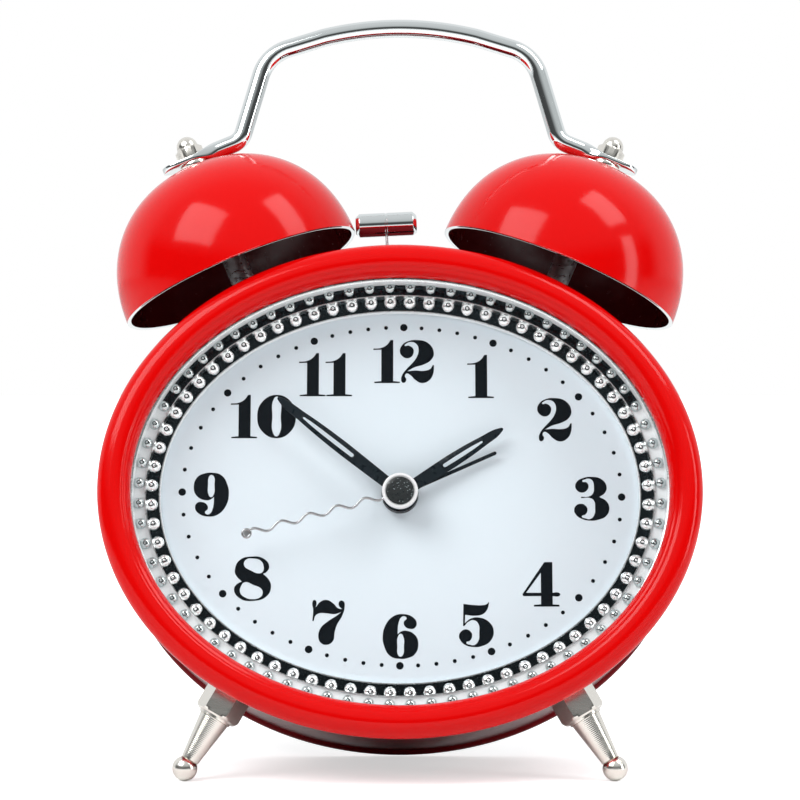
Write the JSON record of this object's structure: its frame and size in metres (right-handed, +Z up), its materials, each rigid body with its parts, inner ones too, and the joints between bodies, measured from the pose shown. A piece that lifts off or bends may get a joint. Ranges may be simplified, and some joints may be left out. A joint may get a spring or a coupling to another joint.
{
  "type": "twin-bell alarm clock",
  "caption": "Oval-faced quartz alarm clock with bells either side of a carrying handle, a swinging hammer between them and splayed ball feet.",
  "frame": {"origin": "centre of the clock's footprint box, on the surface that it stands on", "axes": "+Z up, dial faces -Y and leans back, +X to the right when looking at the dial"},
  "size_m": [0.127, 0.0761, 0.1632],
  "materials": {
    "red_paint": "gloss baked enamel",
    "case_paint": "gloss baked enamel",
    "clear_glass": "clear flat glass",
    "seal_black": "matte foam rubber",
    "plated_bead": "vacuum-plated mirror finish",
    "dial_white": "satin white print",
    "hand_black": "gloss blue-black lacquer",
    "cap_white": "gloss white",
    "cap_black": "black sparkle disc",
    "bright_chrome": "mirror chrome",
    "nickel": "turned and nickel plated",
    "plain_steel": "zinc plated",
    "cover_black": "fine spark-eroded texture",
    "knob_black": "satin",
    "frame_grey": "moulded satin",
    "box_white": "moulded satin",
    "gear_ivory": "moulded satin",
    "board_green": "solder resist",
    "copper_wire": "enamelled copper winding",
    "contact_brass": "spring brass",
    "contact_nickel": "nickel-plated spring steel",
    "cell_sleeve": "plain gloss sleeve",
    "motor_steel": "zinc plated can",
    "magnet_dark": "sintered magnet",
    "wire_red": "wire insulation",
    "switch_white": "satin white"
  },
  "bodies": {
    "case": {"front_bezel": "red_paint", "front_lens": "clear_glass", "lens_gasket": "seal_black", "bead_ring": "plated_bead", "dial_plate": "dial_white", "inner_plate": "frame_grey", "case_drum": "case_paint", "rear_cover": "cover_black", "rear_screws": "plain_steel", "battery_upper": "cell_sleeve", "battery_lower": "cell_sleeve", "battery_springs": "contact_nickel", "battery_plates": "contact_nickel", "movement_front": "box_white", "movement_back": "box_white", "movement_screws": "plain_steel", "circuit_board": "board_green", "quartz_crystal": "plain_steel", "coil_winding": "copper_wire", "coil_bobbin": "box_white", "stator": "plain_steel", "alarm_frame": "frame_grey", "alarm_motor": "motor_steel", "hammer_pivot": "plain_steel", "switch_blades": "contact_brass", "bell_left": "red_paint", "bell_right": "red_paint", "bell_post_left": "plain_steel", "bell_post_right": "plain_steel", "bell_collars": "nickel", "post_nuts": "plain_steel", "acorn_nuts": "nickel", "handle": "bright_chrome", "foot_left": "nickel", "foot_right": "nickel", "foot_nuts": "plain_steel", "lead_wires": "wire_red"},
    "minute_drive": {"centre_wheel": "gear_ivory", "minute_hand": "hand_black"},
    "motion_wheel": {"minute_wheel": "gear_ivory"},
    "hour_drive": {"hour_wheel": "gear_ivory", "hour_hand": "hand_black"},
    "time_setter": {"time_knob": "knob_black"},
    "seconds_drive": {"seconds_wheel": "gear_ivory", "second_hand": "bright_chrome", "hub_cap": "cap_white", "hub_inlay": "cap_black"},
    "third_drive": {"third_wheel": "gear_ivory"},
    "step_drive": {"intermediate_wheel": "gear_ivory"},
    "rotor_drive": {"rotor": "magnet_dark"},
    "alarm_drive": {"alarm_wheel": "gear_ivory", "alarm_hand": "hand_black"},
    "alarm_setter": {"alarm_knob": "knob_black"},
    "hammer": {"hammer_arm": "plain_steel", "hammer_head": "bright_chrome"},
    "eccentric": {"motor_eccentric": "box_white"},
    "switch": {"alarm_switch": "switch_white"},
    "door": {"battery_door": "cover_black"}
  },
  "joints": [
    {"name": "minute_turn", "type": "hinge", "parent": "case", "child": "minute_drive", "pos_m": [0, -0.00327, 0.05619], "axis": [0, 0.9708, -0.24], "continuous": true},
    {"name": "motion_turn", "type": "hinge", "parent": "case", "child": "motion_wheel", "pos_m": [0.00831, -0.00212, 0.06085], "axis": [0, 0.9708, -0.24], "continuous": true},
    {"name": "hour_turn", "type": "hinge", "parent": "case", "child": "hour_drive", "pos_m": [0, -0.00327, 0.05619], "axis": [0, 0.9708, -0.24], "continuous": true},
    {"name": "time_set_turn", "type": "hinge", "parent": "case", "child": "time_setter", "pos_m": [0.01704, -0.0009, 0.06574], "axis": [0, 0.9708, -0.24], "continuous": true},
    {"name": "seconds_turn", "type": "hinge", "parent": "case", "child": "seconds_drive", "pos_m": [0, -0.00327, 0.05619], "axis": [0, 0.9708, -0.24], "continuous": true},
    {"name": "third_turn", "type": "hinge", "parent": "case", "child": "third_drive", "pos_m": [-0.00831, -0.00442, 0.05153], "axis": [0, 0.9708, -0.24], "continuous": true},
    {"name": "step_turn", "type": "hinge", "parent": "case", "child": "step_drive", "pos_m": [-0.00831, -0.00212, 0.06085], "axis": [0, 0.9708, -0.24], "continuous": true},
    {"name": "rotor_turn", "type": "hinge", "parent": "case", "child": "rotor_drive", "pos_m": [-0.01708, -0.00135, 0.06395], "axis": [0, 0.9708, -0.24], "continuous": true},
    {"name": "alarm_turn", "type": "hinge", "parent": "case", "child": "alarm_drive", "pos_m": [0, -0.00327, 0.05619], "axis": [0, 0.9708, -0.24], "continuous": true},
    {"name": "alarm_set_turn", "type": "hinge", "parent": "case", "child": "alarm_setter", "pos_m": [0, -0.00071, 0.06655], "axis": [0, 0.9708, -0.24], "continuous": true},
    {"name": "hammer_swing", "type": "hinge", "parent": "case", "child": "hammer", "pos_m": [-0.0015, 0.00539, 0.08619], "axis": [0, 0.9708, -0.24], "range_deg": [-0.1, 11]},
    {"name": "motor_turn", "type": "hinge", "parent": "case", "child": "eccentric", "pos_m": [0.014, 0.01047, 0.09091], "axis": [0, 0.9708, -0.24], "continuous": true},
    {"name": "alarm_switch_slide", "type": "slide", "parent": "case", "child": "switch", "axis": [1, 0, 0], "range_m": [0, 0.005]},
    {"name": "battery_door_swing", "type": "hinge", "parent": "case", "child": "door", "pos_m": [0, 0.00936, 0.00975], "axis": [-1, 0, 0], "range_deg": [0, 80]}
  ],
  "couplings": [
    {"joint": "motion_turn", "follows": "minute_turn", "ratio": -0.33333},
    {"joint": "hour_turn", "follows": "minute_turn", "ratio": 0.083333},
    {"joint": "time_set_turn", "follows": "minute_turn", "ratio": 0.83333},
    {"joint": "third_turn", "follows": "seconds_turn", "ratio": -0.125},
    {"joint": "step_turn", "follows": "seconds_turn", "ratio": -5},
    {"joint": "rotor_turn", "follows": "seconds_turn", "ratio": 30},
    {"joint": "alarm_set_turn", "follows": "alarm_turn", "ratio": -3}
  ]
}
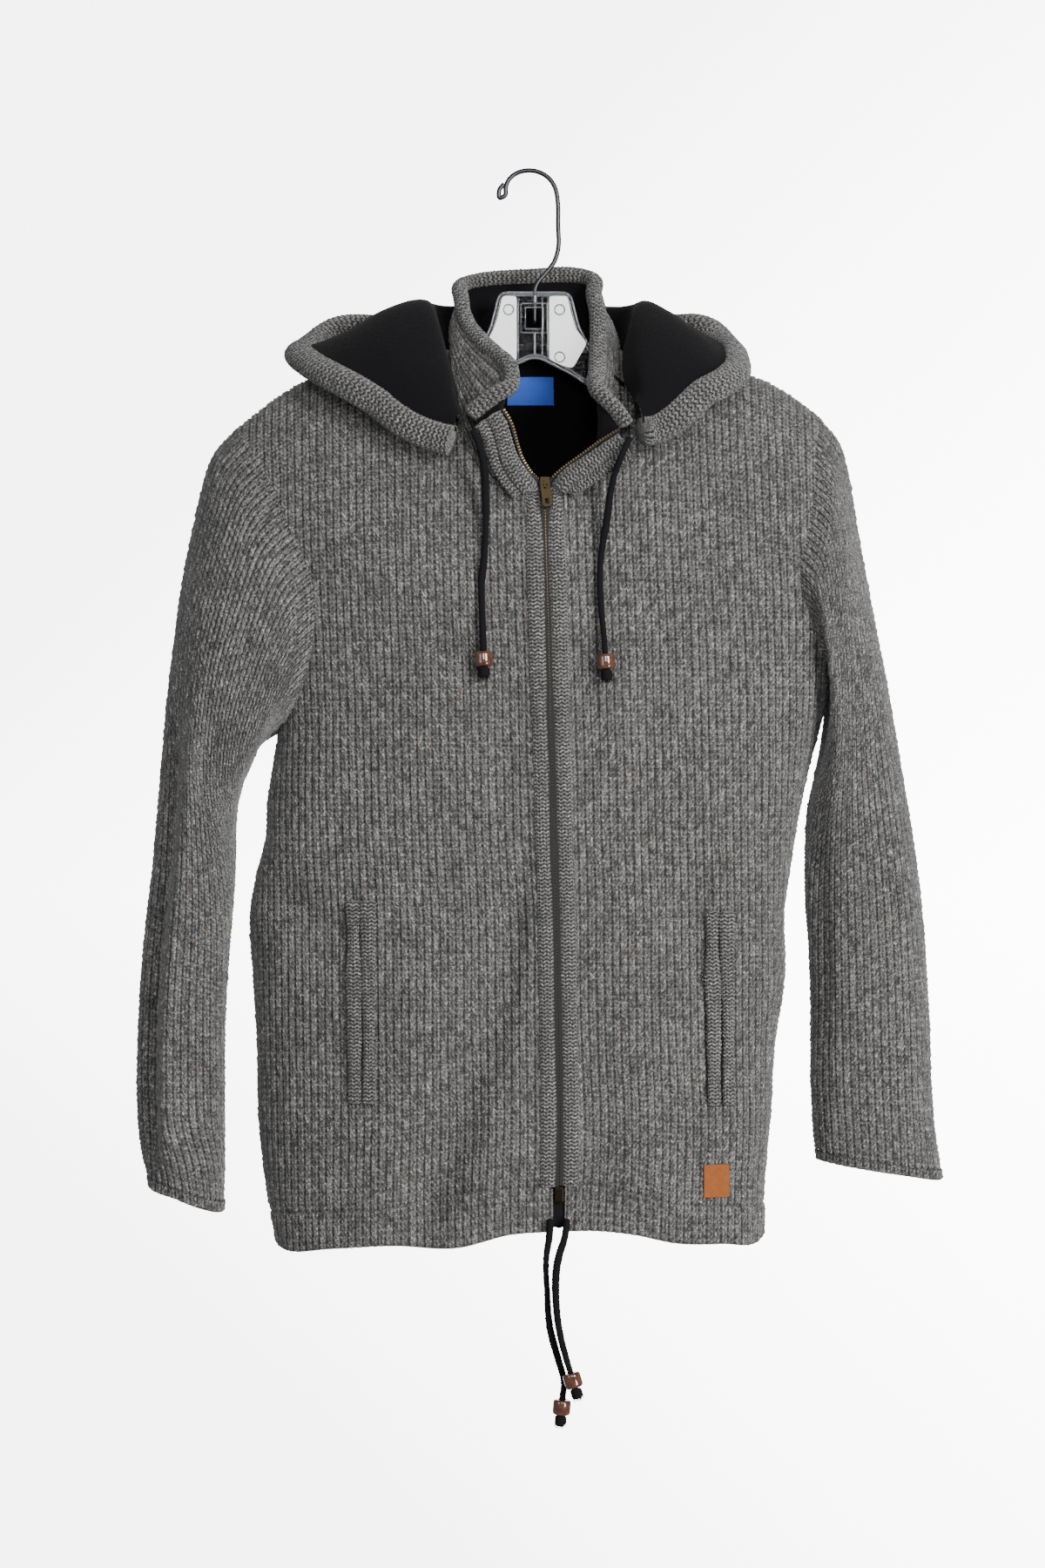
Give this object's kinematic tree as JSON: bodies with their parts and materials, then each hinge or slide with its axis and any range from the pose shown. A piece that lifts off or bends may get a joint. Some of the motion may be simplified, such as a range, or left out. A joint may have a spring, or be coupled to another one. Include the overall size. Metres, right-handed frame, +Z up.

Direction:
Your task is to repeat every line exactly.

Written solution:
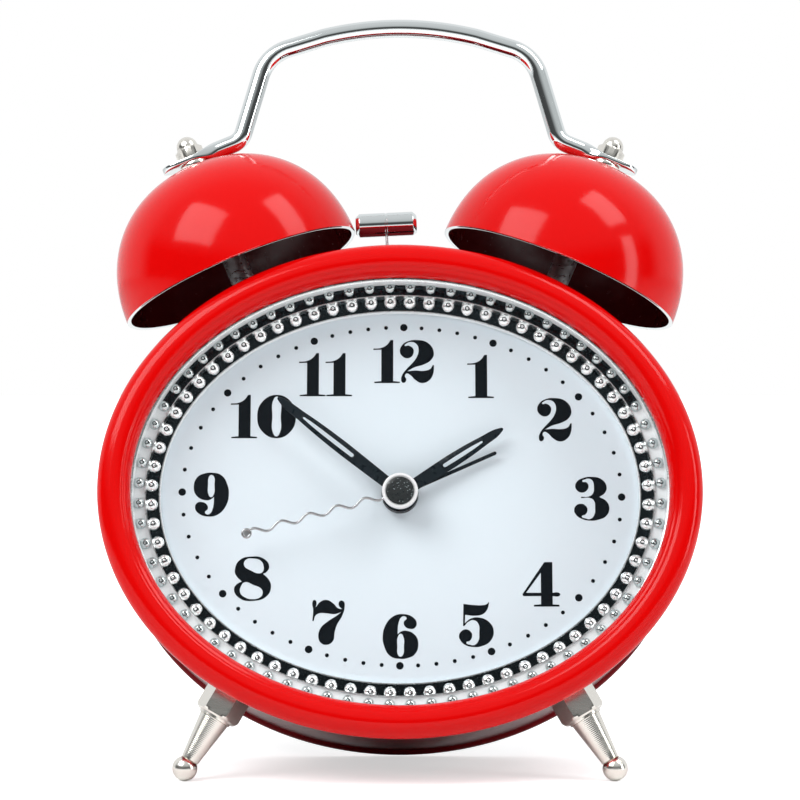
Write the JSON record of this object's structure: its frame and size in metres (right-handed, +Z up), its materials, each rigid body with its parts, inner ones too, and the joints between bodies, measured from the pose shown. A piece that lifts off or bends may get a joint. Ranges may be simplified, and some joints may be left out. A joint may get a spring or a coupling to another joint.
{
  "type": "twin-bell alarm clock",
  "caption": "Oval-faced quartz alarm clock with bells either side of a carrying handle, a swinging hammer between them and splayed ball feet.",
  "frame": {"origin": "centre of the clock's footprint box, on the surface that it stands on", "axes": "+Z up, dial faces -Y and leans back, +X to the right when looking at the dial"},
  "size_m": [0.127, 0.0761, 0.1632],
  "materials": {
    "red_paint": "gloss baked enamel",
    "case_paint": "gloss baked enamel",
    "clear_glass": "clear flat glass",
    "seal_black": "matte foam rubber",
    "plated_bead": "vacuum-plated mirror finish",
    "dial_white": "satin white print",
    "hand_black": "gloss blue-black lacquer",
    "cap_white": "gloss white",
    "cap_black": "black sparkle disc",
    "bright_chrome": "mirror chrome",
    "nickel": "turned and nickel plated",
    "plain_steel": "zinc plated",
    "cover_black": "fine spark-eroded texture",
    "knob_black": "satin",
    "frame_grey": "moulded satin",
    "box_white": "moulded satin",
    "gear_ivory": "moulded satin",
    "board_green": "solder resist",
    "copper_wire": "enamelled copper winding",
    "contact_brass": "spring brass",
    "contact_nickel": "nickel-plated spring steel",
    "cell_sleeve": "plain gloss sleeve",
    "motor_steel": "zinc plated can",
    "magnet_dark": "sintered magnet",
    "wire_red": "wire insulation",
    "switch_white": "satin white"
  },
  "bodies": {
    "case": {"front_bezel": "red_paint", "front_lens": "clear_glass", "lens_gasket": "seal_black", "bead_ring": "plated_bead", "dial_plate": "dial_white", "inner_plate": "frame_grey", "case_drum": "case_paint", "rear_cover": "cover_black", "rear_screws": "plain_steel", "battery_upper": "cell_sleeve", "battery_lower": "cell_sleeve", "battery_springs": "contact_nickel", "battery_plates": "contact_nickel", "movement_front": "box_white", "movement_back": "box_white", "movement_screws": "plain_steel", "circuit_board": "board_green", "quartz_crystal": "plain_steel", "coil_winding": "copper_wire", "coil_bobbin": "box_white", "stator": "plain_steel", "alarm_frame": "frame_grey", "alarm_motor": "motor_steel", "hammer_pivot": "plain_steel", "switch_blades": "contact_brass", "bell_left": "red_paint", "bell_right": "red_paint", "bell_post_left": "plain_steel", "bell_post_right": "plain_steel", "bell_collars": "nickel", "post_nuts": "plain_steel", "acorn_nuts": "nickel", "handle": "bright_chrome", "foot_left": "nickel", "foot_right": "nickel", "foot_nuts": "plain_steel", "lead_wires": "wire_red"},
    "minute_drive": {"centre_wheel": "gear_ivory", "minute_hand": "hand_black"},
    "motion_wheel": {"minute_wheel": "gear_ivory"},
    "hour_drive": {"hour_wheel": "gear_ivory", "hour_hand": "hand_black"},
    "time_setter": {"time_knob": "knob_black"},
    "seconds_drive": {"seconds_wheel": "gear_ivory", "second_hand": "bright_chrome", "hub_cap": "cap_white", "hub_inlay": "cap_black"},
    "third_drive": {"third_wheel": "gear_ivory"},
    "step_drive": {"intermediate_wheel": "gear_ivory"},
    "rotor_drive": {"rotor": "magnet_dark"},
    "alarm_drive": {"alarm_wheel": "gear_ivory", "alarm_hand": "hand_black"},
    "alarm_setter": {"alarm_knob": "knob_black"},
    "hammer": {"hammer_arm": "plain_steel", "hammer_head": "bright_chrome"},
    "eccentric": {"motor_eccentric": "box_white"},
    "switch": {"alarm_switch": "switch_white"},
    "door": {"battery_door": "cover_black"}
  },
  "joints": [
    {"name": "minute_turn", "type": "hinge", "parent": "case", "child": "minute_drive", "pos_m": [0, -0.00327, 0.05619], "axis": [0, 0.9708, -0.24], "continuous": true},
    {"name": "motion_turn", "type": "hinge", "parent": "case", "child": "motion_wheel", "pos_m": [0.00831, -0.00212, 0.06085], "axis": [0, 0.9708, -0.24], "continuous": true},
    {"name": "hour_turn", "type": "hinge", "parent": "case", "child": "hour_drive", "pos_m": [0, -0.00327, 0.05619], "axis": [0, 0.9708, -0.24], "continuous": true},
    {"name": "time_set_turn", "type": "hinge", "parent": "case", "child": "time_setter", "pos_m": [0.01704, -0.0009, 0.06574], "axis": [0, 0.9708, -0.24], "continuous": true},
    {"name": "seconds_turn", "type": "hinge", "parent": "case", "child": "seconds_drive", "pos_m": [0, -0.00327, 0.05619], "axis": [0, 0.9708, -0.24], "continuous": true},
    {"name": "third_turn", "type": "hinge", "parent": "case", "child": "third_drive", "pos_m": [-0.00831, -0.00442, 0.05153], "axis": [0, 0.9708, -0.24], "continuous": true},
    {"name": "step_turn", "type": "hinge", "parent": "case", "child": "step_drive", "pos_m": [-0.00831, -0.00212, 0.06085], "axis": [0, 0.9708, -0.24], "continuous": true},
    {"name": "rotor_turn", "type": "hinge", "parent": "case", "child": "rotor_drive", "pos_m": [-0.01708, -0.00135, 0.06395], "axis": [0, 0.9708, -0.24], "continuous": true},
    {"name": "alarm_turn", "type": "hinge", "parent": "case", "child": "alarm_drive", "pos_m": [0, -0.00327, 0.05619], "axis": [0, 0.9708, -0.24], "continuous": true},
    {"name": "alarm_set_turn", "type": "hinge", "parent": "case", "child": "alarm_setter", "pos_m": [0, -0.00071, 0.06655], "axis": [0, 0.9708, -0.24], "continuous": true},
    {"name": "hammer_swing", "type": "hinge", "parent": "case", "child": "hammer", "pos_m": [-0.0015, 0.00539, 0.08619], "axis": [0, 0.9708, -0.24], "range_deg": [-0.1, 11]},
    {"name": "motor_turn", "type": "hinge", "parent": "case", "child": "eccentric", "pos_m": [0.014, 0.01047, 0.09091], "axis": [0, 0.9708, -0.24], "continuous": true},
    {"name": "alarm_switch_slide", "type": "slide", "parent": "case", "child": "switch", "axis": [1, 0, 0], "range_m": [0, 0.005]},
    {"name": "battery_door_swing", "type": "hinge", "parent": "case", "child": "door", "pos_m": [0, 0.00936, 0.00975], "axis": [-1, 0, 0], "range_deg": [0, 80]}
  ],
  "couplings": [
    {"joint": "motion_turn", "follows": "minute_turn", "ratio": -0.33333},
    {"joint": "hour_turn", "follows": "minute_turn", "ratio": 0.083333},
    {"joint": "time_set_turn", "follows": "minute_turn", "ratio": 0.83333},
    {"joint": "third_turn", "follows": "seconds_turn", "ratio": -0.125},
    {"joint": "step_turn", "follows": "seconds_turn", "ratio": -5},
    {"joint": "rotor_turn", "follows": "seconds_turn", "ratio": 30},
    {"joint": "alarm_set_turn", "follows": "alarm_turn", "ratio": -3}
  ]
}
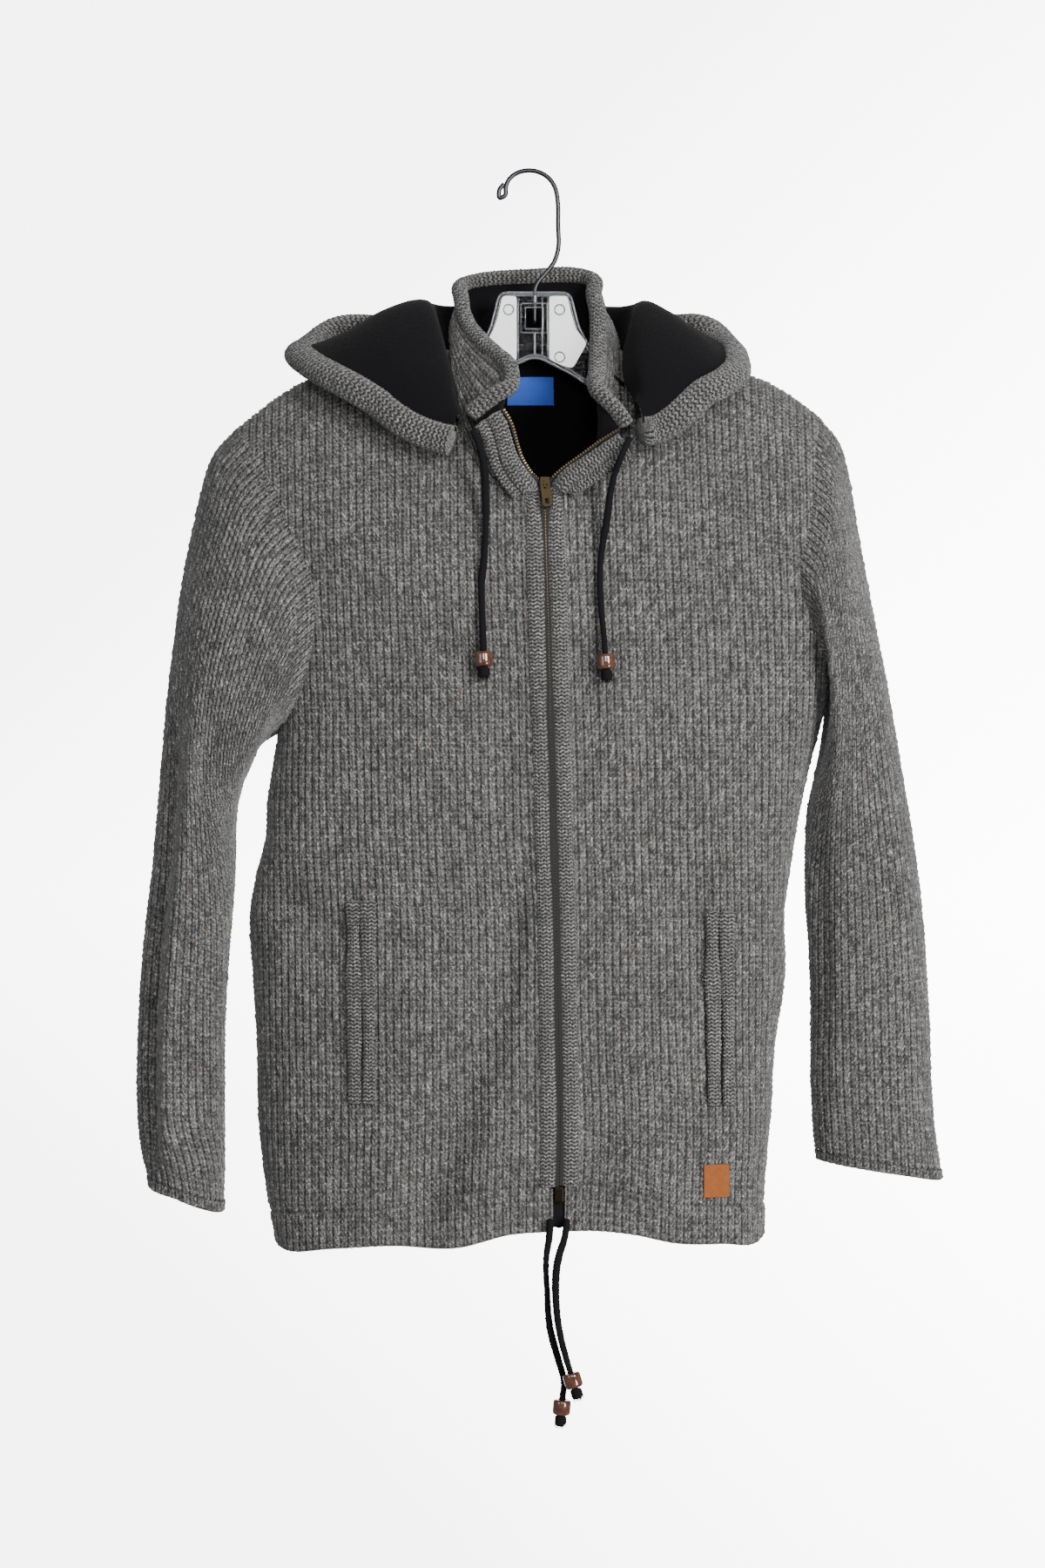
Give this object's kinematic tree as JSON: bodies with their parts and materials, then each hinge or slide with its axis and any range from the pose shown. A piece that lifts off or bends may get a joint. Some of the motion may be simplified, such as a range, or left out. A joint may have a spring, or be coupled to another one. Include the overall size. Metres, right-handed frame, +Z up.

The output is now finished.